In the listing below, locate the line that contains "What FreeCAD Python" and the line that contains "import Sketcher". Restate word for word those two lines and every line between them, and nothing else.

■ DATA TO PROCESS ■
::::
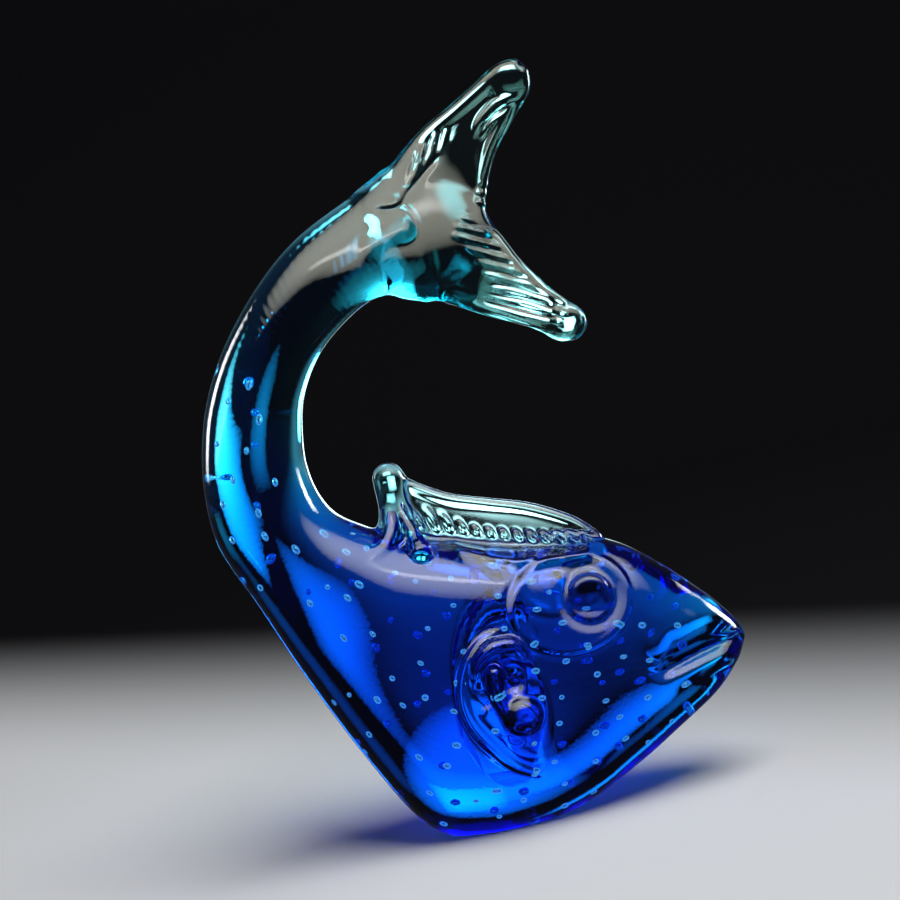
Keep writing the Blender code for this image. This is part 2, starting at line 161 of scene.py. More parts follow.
class Clay:
    """Half of a grid of distances to the glass, from the fish's middle plane out. Negative is inside."""

    def __init__(self, low, high):
        self.first = [math.floor(low[0] / VOXEL), 0, math.floor(low[2] / VOXEL)]
        self.size = [math.ceil(high[axis] / VOXEL) - self.first[axis] for axis in range(3)]
        shape = np.eye(3, dtype=int) * (np.array(self.size) - 1) + 1
        self.axes = [
            ((self.first[axis] + np.arange(self.size[axis])) * VOXEL).astype(np.float32).reshape(shape[axis])
            for axis in range(3)
        ]

    def of_loft(self, points):
        """Distances to a closed loft over rings of points."""
        rings, sides, _ = points.shape
        number = np.arange(rings * sides, dtype=np.uint32).reshape(rings, sides)
        beside = np.roll(number, -1, axis=1)
        quads = np.stack([number[:-1], beside[:-1], beside[1:], number[1:]], axis=2).reshape(-1, 4)
        flat = points.reshape(-1, 3)
        hubs = np.array([points[0].mean(axis=0), points[-1].mean(axis=0)])
        everything = np.concatenate([flat, hubs]).astype(np.float32)
        hub = np.full(sides, rings * sides, np.uint32)
        front = np.stack([number[0], hub, beside[0]], axis=1)
        rear = np.stack([number[-1], beside[-1], hub + 1], axis=1)
        triangles = np.concatenate([front, rear]).astype(np.uint32)
        width = BAND / VOXEL
        grid = vdb.FloatGrid.createLevelSetFromPolygons(
            everything, triangles=triangles, quads=quads.astype(np.uint32),
            transform=vdb.createLinearTransform(voxelSize=VOXEL), exBandWidth=width, inBandWidth=width
        )
        found = np.empty(self.size, np.float32)
        grid.copyToArray(found, ijk=tuple(self.first))
        return found

    def window(self, low, high):
        """Slices of the grid between two corners, with the coordinates inside them."""
        cut = []
        for axis in range(3):
            start = math.floor(low[axis] / VOXEL) - self.first[axis]
            stop = math.ceil(high[axis] / VOXEL) - self.first[axis] + 1
            cut.append(slice(max(start, 0), min(max(stop, 1), self.size[axis])))
        x, y, z = self.axes
        return tuple(cut), x[cut[0]], y[:, cut[1]], z[:, :, cut[2]]


def smooth_join(a, b, radius):
    """The nearer of two surfaces, with a fillet where they meet."""
    mix = np.clip(0.5 + (b - a) / (2 * radius), 0, 1)
    return b * (1 - mix) + a * mix - radius * mix * (1 - mix)


def ramp(value, start, end):
    """Rises smoothly from 0 at start to 1 at end, or falls if end is below start."""
    t = np.clip((value - start) / (end - start), 0, 1)
    return t * t * (3 - 2 * t)


def rod(points, radii, x, y, z):
    """Distance to a rod through the points whose radius changes evenly between them."""
    nearest = None
    for a, b, radius_a, radius_b in zip(points, points[1:], radii, radii[1:]):
        line = np.subtract(b, a)
        dx, dy, dz = x - a[0], y - a[1], z - a[2]
        along = np.clip((dx * line[0] + dy * line[1] + dz * line[2]) / line.dot(line), 0, 1)
        away = (dx - along * line[0]) ** 2 + (dy - along * line[1]) ** 2 + (dz - along * line[2]) ** 2
        found = np.sqrt(away) - radius_a - along * (radius_b - radius_a)
        nearest = found if nearest is None else np.minimum(nearest, found)
    return nearest


# Chatter marks of the jacks: ripples round the stem's curl and along the shoulder
CURL_CENTRE = (2.0, 106.0)
CURL_RADIUS = 46.0
CHATTER_PITCH = 2.0
CHATTER_DEPTH = 0.02
UNEVENNESS = 0.13

# Fillets where one bit was fused to another
FIN_FILLET = 2.2
TAIL_FILLET = 5.0
DETAIL_FILLET = 0.9

# Head
EYE = (31.2, 56.4)
EYE_RADIUS = 5.7
EYE_FRONT = 14.9
BOWL = (26.6, 56.2)
BOWL_RADII = (14.6, 11.4)
BOWL_DEPTH = 2.6
BRIM_RISE = 0.3
MOAT_DEPTH = 0.25
MOUTH_LINE = ((70.2, 36.6), (63.0, 35.8), (56.0, 34.9), (49.0, 33.4), (45.0, 32.9), (42.0, 34.8))
MOUTH_DEPTH = 2.3
LIP_SLOPE = 2.7
LIP_DROP = 4.0
LIP_RISE = 0.8

# Pectoral fin, on the flank: places are (x, z, height over the flank)
FIN_RIM = ((7.5, 53.6, -0.4), (1.5, 52.0, 0.3), (-3.6, 46.5, 0.7), (-5.8, 39.0, 0.8), (-4.6, 31.8, 1.0),
           (-0.5, 24.6, 0.9), (4.0, 18.6, 0.5), (9.0, 15.0, -0.3))
FIN_HOOD = ((-1.6, 43.5, 0.4), (0.2, 47.4, 1.6), (4.2, 50.2, 2.0), (9.6, 49.6, 1.4), (11.6, 46.6, 0.2))
FIN_STALK = ((3.3, 44.0, 1.8), (3.0, 39.0, 1.4), (4.4, 33.0, 1.0))
FIN_CURL = (8.1, 31.6)
FIN_CURL_RADIUS = 5.0
FIN_DIMPLES = (((7.6, 40.6), 2.6, 1.5), ((-0.8, 38.2), 2.8, 1.2), ((6.2, 27.2), 1.8, 0.8))

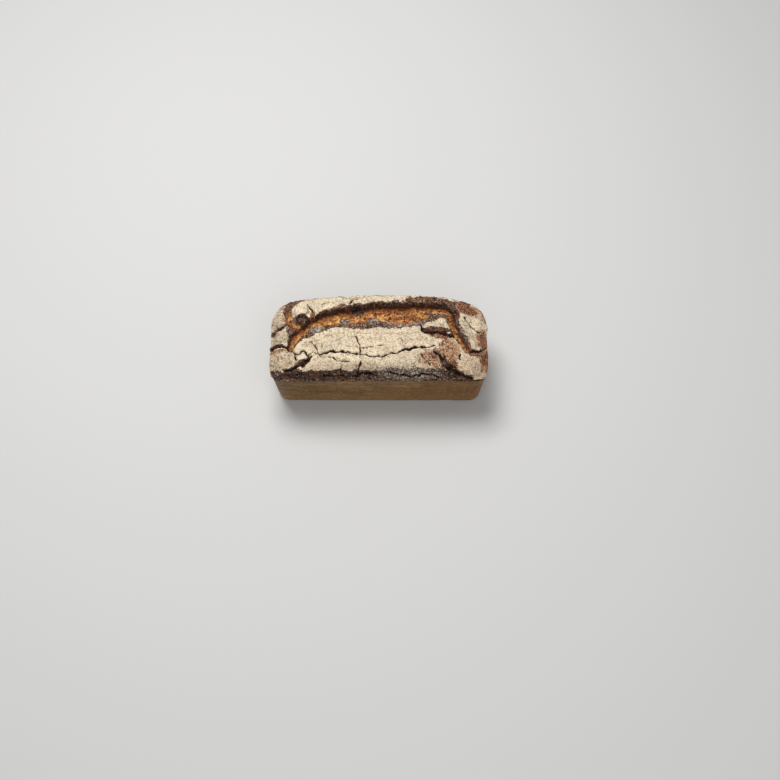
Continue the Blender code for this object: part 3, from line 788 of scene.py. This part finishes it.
def wall_rings(rim, facing, travelled):
    """Rings of points down the tin-baked wall and in over the base, each with as many as the rim."""
    shares = np.linspace(0, 1, WALL_RINGS + 1)[1:-1]
    heights = list((RIM_HEIGHT - FOOT_RADIUS) * (1 - shares) + FOOT_RADIUS)
    heights += [FOOT_RADIUS * step for step in FOOT_STEPS]
    rings = []
    for height in heights:
        ring = wall_ring(rim, facing, height)
        strength = smooth((RIM_HEIGHT - height) / DENTS_FROM_RIM) * smooth(height / DENTS_FROM_BASE)
        relief = wall_relief(travelled, np.full(len(rim), height))
        ring += facing * (relief * strength - WALL_INSET * strength)[:, None]
        rings.append(ring)
    return rings + [rings[-1] * (1 - k / BASE_RINGS) for k in range(1, BASE_RINGS)]


def ring_faces(rim_count, first, ring_count):
    """Quads from the rim down through the rings, and triangles from the last ring to the last point."""
    polygons = []
    upper = np.arange(rim_count)
    for ring in range(ring_count):
        lower = np.arange(rim_count) + first + ring * rim_count
        for k in range(rim_count):
            after = (k + 1) % rim_count
            polygons.append([upper[k], lower[k], lower[after], upper[after]])
        upper = lower
    last = first + ring_count * rim_count
    return polygons + [[upper[k], last, upper[(k + 1) % rim_count]] for k in range(rim_count)]


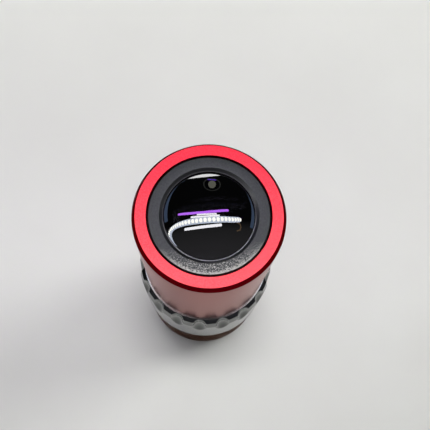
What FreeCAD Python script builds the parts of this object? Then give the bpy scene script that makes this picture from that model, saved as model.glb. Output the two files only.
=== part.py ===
import FreeCAD, Part
import math
import os

import Sketcher

# Microscope objective standing on its thread end. The Z axis is the optical axis, and the origin is
# the centre of the rear end face. Lengths are in millimetres, and angles in degrees.
sizes = {
    # Outside of the mount body
    "threadRadius": 12.5,
    "threadLength": 5.0,
    "threadChamfer": 0.5,
    "reliefDepth": 0.6,
    "reliefLength": 1.0,
    "undercutDepth": 0.2,
    "undercutMargin": 0.1,
    "shoulderWidth": 2.7,
    "collarLength": 18.4,
    "collarStep": 2.95,
    # Grip ring
    "gripStep": 1.6,
    "gripLength": 21.4,
    "gripTaperWidth": 0.6,
    "gripTaperLength": 3.6,
    "gripBottomChamfer": 0.6,
    "fluteCount": 18,
    "fluteDepth": 1.25,
    "fluteCutter": 1.75,
    "fluteLength": 9.6,
    "fluteRunout": 7.0,
    # Outer sleeve
    "sleeveWall": 1.7,
    "sleeveLength": 35.2,
    "lipThickness": 2.2,
    "frontChamferWidth": 0.64,
    "frontChamferHeight": 1.04,
    # Front retaining ring
    "ringRecess": 0.1,
    "ringGap": 0.12,
    "bevelWidth": 0.7,
    "mouthMargin": 0.35,
    "mouthLand": 0.12,
    "mouthDepth": 0.6,
    "skirtWall": 1.1,
    "skirtLength": 3.4,
    "seatGap": 0.2,
    # Lens stack in the barrel, from the front
    "rimWidth": 2.05,
    "rimShow": 0.15,
    "lensChamfer": 0.2,
    "frontLensEdge": 3.0,
    "frontLensCurvature": 16.5,
    "frontRimWidth": 0.76,
    "frontSpacerLength": 2.5,
    "crownAEdge": 2.4,
    "crownARise": 1.2,
    "cementARise": 1.4,
    "flintAEdge": 3.2,
    "flintARise": 0.4,
    "middleSpacerLength": 3.0,
    "crownBEdge": 2.2,
    "crownBRise": 1.0,
    "cementBRise": 1.1,
    "flintBEdge": 2.8,
    "flintBRise": 0.3,
    "stopSpacerLength": 2.0,
    "stopThickness": 0.6,
    "stopRadius": 5.2,
    "stopBevel": 0.4,
    # Lens barrel
    "barrelWall": 1.1,
    "flangeDepth": 2.2,
    "flangeWidth": 1.45,
    "spigotWall": 2.6,
    "spigotLength": 13.0,
    "spigotRelief": 1.0,
    "shimThickness": 0.5,
    # Rear group inside the mount body
    "threadWall": 2.9,
    "innerLipWidth": 1.2,
    "innerLipThickness": 2.0,
    "rearCellLength": 14.5,
    "rearCellWall": 1.55,
    "rearSeatThickness": 1.0,
    "rearRimWidth": 1.36,
    "rearCrownEdge": 2.0,
    "rearCrownRise": 0.7,
    "rearCementRise": 0.8,
    "rearFlintEdge": 2.6,
    "rearFlintRise": 0.3,
    "rearRingLength": 1.5,
    "baffleMouth": 0.5,
    "lockRingLength": 2.0,
    "lockRingWidth": 2.15,
    "slotWidth": 1.2,
    "slotDepth": 0.8,
    # Fits and broken edges
    "bodyClearance": 0.05,
    "lensClearance": 0.04,
    "edgeBreak": 0.25,
    "entryChamfer": 0.4,
}

doc = FreeCAD.newDocument("MicroscopeObjective")
sheet = doc.addObject("Spreadsheet::Sheet", "Sizes")
for row, (alias, number) in enumerate(sizes.items(), start=1):
    sheet.set("A%d" % row, alias)
    sheet.set("B%d" % row, str(number))
    sheet.setAlias("B%d" % row, alias)
doc.recompute()


class Size:
    # A length as a number, together with the expression on the sheet that gives it

    def __init__(self, value, text):
        self.value = value
        self.text = text

    def __add__(self, other):
        return Size(self.value + other.value, "(%s + %s)" % (self.text, other.text))

    def __sub__(self, other):
        return Size(self.value - other.value, "(%s - %s)" % (self.text, other.text))


def size(alias):
    return Size(sizes[alias], "Sizes." + alias)


def fallOfSphere(curvature, radius):
    # How far a sphere falls from its vertex out to a radius
    remaining = math.sqrt(curvature.value ** 2 - radius.value ** 2)
    text = "(%s - sqrt(%s ^ 2 - %s ^ 2))" % (curvature.text, curvature.text, radius.text)
    return Size(curvature.value - remaining, text)


axis = Size(0.0, "0")

# Heights up the outside, from the rear end face
threadEnd = size("threadLength")
shoulder = threadEnd + size("reliefLength")
undercutTop = shoulder + size("undercutDepth")
collarTop = shoulder + size("collarLength")
gripTop = collarTop + size("gripLength")
front = gripTop + size("sleeveLength")

# Radii of the outside, outward from the thread
threadRadius = size("threadRadius")
reliefRadius = threadRadius - size("reliefDepth")
seatRadius = threadRadius + size("undercutMargin")
collarRadius = threadRadius + size("shoulderWidth")
barrelRadius = collarRadius - size("collarStep")
sleeveBore = barrelRadius + size("bodyClearance")
sleeveRadius = sleeveBore + size("sleeveWall")
gripRadius = sleeveRadius + size("gripStep")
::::
■ TASK OUTPUT ■
What FreeCAD Python script builds the parts of this object? Then give the bpy scene script that makes this picture from that model, saved as model.glb. Output the two files only.
=== part.py ===
import FreeCAD, Part
import math
import os

import Sketcher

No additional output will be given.